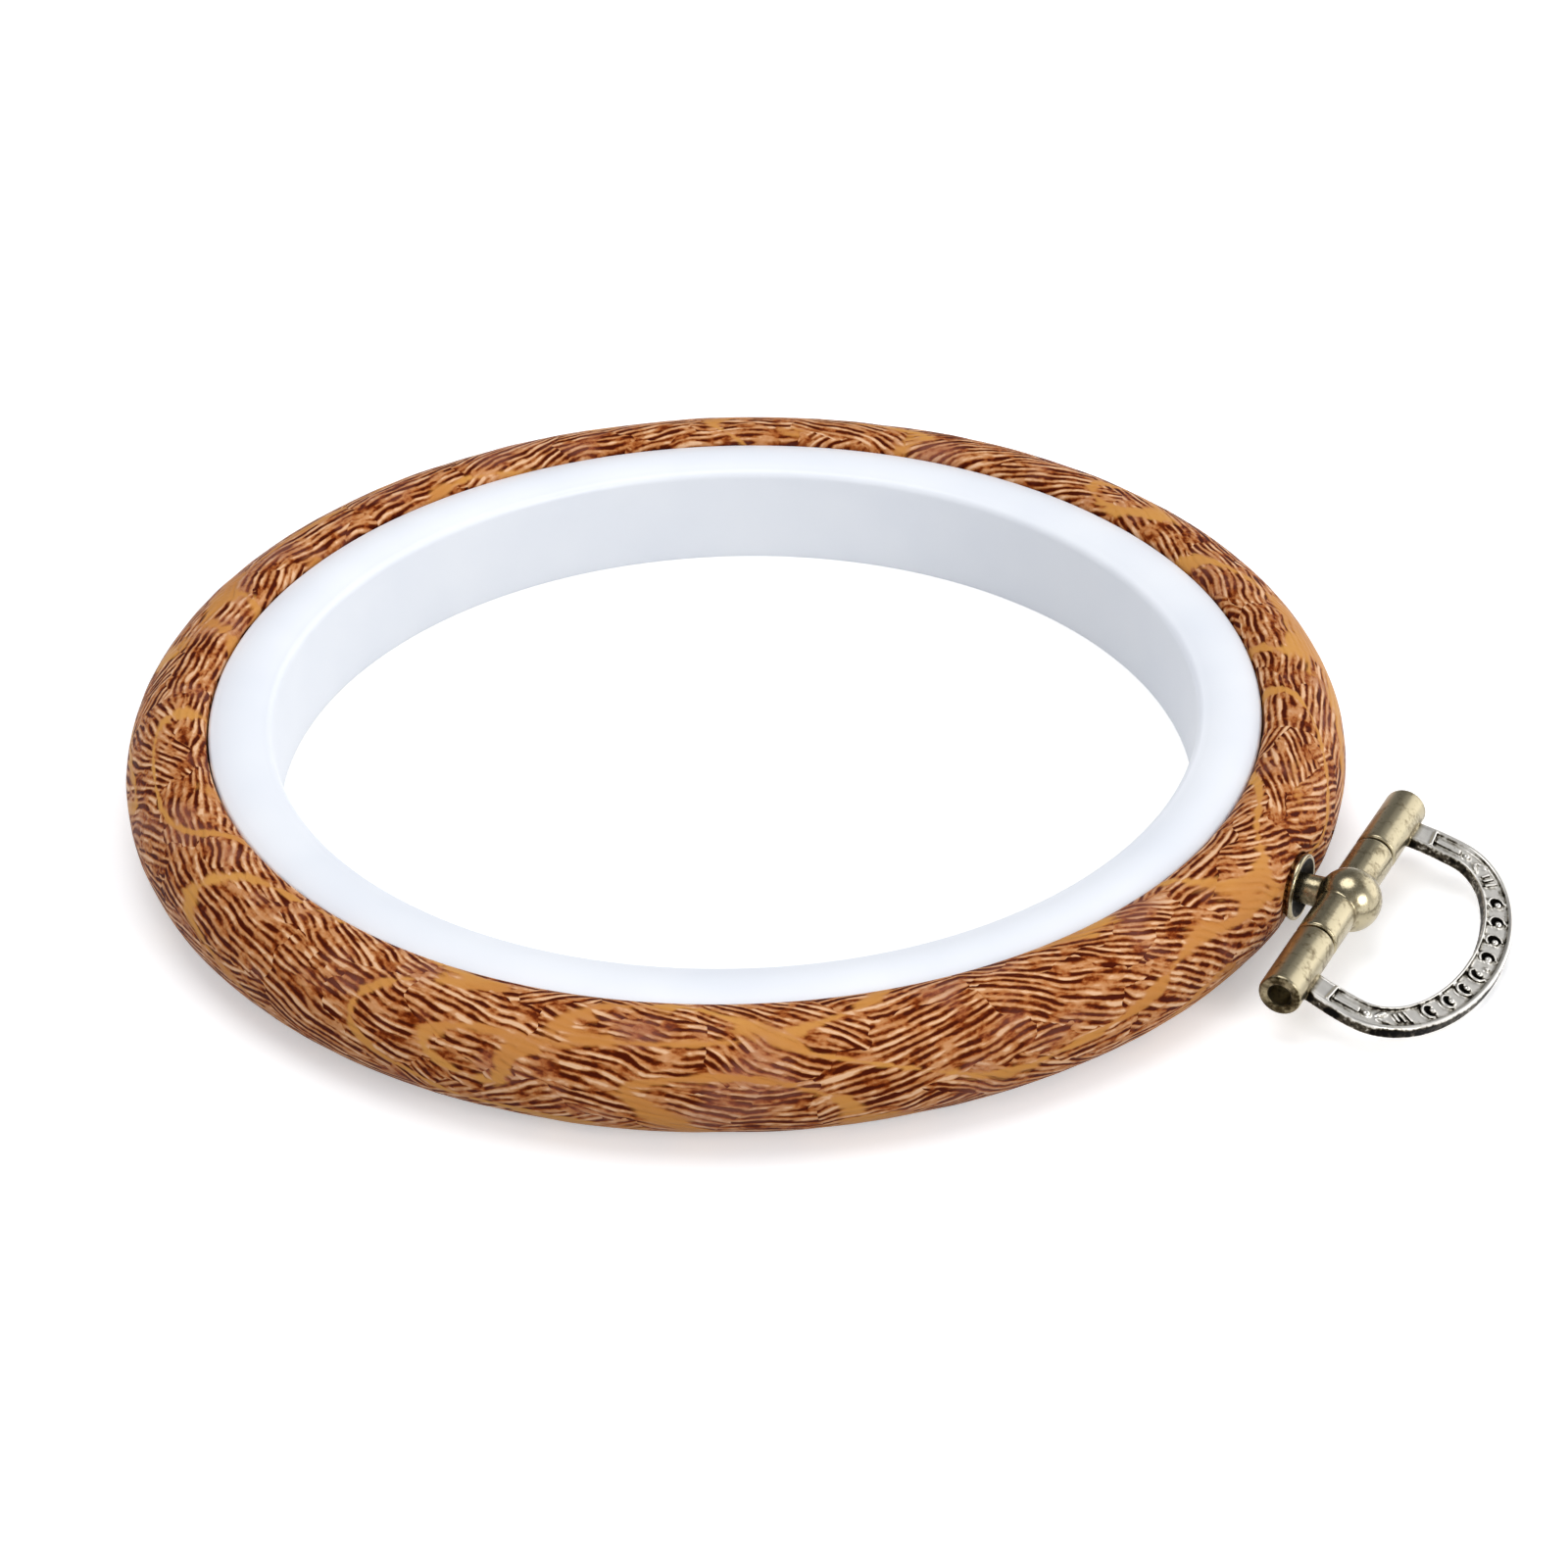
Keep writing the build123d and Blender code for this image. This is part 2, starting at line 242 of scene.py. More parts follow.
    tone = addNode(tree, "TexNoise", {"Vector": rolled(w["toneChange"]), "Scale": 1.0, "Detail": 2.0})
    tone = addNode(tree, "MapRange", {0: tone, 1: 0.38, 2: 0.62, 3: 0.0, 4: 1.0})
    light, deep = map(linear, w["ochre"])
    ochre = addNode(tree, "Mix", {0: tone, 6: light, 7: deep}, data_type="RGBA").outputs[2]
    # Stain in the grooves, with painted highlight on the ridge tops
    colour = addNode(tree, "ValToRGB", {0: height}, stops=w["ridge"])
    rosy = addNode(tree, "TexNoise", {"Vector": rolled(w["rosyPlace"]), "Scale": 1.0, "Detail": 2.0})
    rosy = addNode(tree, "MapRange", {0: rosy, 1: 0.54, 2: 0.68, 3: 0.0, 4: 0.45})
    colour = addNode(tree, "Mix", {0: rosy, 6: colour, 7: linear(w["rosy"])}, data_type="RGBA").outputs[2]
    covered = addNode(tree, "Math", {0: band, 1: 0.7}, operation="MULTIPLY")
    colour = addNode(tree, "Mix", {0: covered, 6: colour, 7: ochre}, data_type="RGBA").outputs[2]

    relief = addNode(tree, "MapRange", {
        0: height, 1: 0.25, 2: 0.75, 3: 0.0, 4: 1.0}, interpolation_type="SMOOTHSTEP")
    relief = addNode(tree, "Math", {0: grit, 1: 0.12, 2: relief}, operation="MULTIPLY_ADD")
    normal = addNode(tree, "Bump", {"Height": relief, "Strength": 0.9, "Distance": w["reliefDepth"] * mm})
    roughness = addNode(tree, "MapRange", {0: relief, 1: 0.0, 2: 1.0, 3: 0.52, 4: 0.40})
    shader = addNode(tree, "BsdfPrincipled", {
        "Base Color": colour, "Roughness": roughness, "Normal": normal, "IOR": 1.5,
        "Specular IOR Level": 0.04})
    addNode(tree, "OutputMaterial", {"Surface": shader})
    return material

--

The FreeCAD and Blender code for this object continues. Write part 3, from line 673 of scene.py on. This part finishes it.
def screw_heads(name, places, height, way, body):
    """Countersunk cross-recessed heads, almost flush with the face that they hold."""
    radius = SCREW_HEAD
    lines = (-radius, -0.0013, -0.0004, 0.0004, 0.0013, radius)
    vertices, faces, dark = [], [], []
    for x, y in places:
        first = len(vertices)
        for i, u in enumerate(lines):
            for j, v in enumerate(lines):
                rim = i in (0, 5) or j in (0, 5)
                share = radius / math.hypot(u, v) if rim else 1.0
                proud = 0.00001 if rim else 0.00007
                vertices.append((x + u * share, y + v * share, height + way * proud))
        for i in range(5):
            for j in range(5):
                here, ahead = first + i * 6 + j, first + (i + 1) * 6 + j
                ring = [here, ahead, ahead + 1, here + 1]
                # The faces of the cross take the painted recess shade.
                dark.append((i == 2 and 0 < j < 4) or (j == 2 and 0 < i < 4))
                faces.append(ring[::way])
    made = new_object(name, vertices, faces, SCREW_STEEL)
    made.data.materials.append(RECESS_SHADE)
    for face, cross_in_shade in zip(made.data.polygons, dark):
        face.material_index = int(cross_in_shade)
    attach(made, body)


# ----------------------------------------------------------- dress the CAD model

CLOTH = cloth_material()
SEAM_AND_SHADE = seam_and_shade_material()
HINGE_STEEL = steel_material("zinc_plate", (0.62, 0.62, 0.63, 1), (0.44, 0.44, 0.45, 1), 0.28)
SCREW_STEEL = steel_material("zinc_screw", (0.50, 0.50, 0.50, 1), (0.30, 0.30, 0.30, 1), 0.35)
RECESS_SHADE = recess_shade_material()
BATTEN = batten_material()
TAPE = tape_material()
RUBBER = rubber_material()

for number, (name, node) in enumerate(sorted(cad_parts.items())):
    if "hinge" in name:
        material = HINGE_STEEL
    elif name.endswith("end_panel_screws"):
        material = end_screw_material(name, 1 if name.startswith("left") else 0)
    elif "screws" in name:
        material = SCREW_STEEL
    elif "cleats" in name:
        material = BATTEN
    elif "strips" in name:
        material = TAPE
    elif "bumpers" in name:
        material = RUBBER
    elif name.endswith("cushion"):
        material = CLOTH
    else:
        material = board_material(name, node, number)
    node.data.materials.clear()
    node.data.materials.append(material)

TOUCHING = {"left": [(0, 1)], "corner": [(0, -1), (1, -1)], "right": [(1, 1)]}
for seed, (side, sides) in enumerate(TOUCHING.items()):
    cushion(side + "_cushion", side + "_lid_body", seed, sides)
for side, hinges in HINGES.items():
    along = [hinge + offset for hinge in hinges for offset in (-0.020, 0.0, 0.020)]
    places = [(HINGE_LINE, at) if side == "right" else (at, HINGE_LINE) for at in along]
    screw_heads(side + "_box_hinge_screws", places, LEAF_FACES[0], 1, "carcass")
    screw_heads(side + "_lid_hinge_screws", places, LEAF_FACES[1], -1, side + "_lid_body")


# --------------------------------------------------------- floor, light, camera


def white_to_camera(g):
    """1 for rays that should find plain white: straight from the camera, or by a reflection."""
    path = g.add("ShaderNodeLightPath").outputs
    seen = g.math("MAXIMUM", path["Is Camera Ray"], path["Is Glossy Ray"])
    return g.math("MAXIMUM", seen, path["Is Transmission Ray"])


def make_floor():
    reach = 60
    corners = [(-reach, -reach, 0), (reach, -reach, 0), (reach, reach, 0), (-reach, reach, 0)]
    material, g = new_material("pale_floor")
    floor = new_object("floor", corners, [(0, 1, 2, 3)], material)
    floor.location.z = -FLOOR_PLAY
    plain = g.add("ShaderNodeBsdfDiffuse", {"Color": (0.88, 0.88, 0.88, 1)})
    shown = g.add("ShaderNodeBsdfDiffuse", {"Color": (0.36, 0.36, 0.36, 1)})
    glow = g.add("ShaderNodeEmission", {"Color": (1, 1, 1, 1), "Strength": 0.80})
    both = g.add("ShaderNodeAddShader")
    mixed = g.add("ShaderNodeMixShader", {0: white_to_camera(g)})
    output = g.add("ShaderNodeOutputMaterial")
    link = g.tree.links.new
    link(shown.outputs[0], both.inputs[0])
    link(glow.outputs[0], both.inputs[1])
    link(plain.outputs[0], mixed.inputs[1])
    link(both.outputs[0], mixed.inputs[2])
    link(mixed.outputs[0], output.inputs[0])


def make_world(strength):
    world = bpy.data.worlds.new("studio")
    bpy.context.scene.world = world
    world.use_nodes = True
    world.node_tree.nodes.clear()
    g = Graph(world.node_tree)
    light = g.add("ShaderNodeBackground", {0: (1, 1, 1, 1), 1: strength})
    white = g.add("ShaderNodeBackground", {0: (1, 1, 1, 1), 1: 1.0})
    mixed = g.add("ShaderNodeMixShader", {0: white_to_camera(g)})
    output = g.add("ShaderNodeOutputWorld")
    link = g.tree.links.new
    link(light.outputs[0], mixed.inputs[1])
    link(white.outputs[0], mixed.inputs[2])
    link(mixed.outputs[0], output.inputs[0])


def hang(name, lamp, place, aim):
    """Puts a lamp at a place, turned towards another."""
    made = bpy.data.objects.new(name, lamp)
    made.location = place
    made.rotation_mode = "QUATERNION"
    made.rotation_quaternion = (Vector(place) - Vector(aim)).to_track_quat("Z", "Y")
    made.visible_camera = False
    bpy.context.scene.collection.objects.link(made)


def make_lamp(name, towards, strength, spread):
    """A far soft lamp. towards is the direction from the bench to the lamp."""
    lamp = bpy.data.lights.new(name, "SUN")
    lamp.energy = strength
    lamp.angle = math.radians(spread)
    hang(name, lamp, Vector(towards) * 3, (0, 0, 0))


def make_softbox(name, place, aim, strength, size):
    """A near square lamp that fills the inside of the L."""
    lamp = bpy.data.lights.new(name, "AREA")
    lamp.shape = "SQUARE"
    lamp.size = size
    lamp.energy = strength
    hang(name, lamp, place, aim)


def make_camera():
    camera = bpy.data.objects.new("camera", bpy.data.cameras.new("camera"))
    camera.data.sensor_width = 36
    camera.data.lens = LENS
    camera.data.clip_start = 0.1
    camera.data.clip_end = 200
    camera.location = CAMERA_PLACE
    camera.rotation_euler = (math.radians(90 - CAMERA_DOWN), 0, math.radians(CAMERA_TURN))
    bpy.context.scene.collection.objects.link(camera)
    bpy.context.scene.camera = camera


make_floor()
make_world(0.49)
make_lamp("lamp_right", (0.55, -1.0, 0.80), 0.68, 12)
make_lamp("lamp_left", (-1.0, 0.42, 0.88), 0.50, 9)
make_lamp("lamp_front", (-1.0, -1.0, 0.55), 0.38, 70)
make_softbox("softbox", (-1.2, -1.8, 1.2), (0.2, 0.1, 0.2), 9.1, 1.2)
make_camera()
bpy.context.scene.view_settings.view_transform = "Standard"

Aim: Give the count of lines holding the word "scene", with no other words.

Output below: 7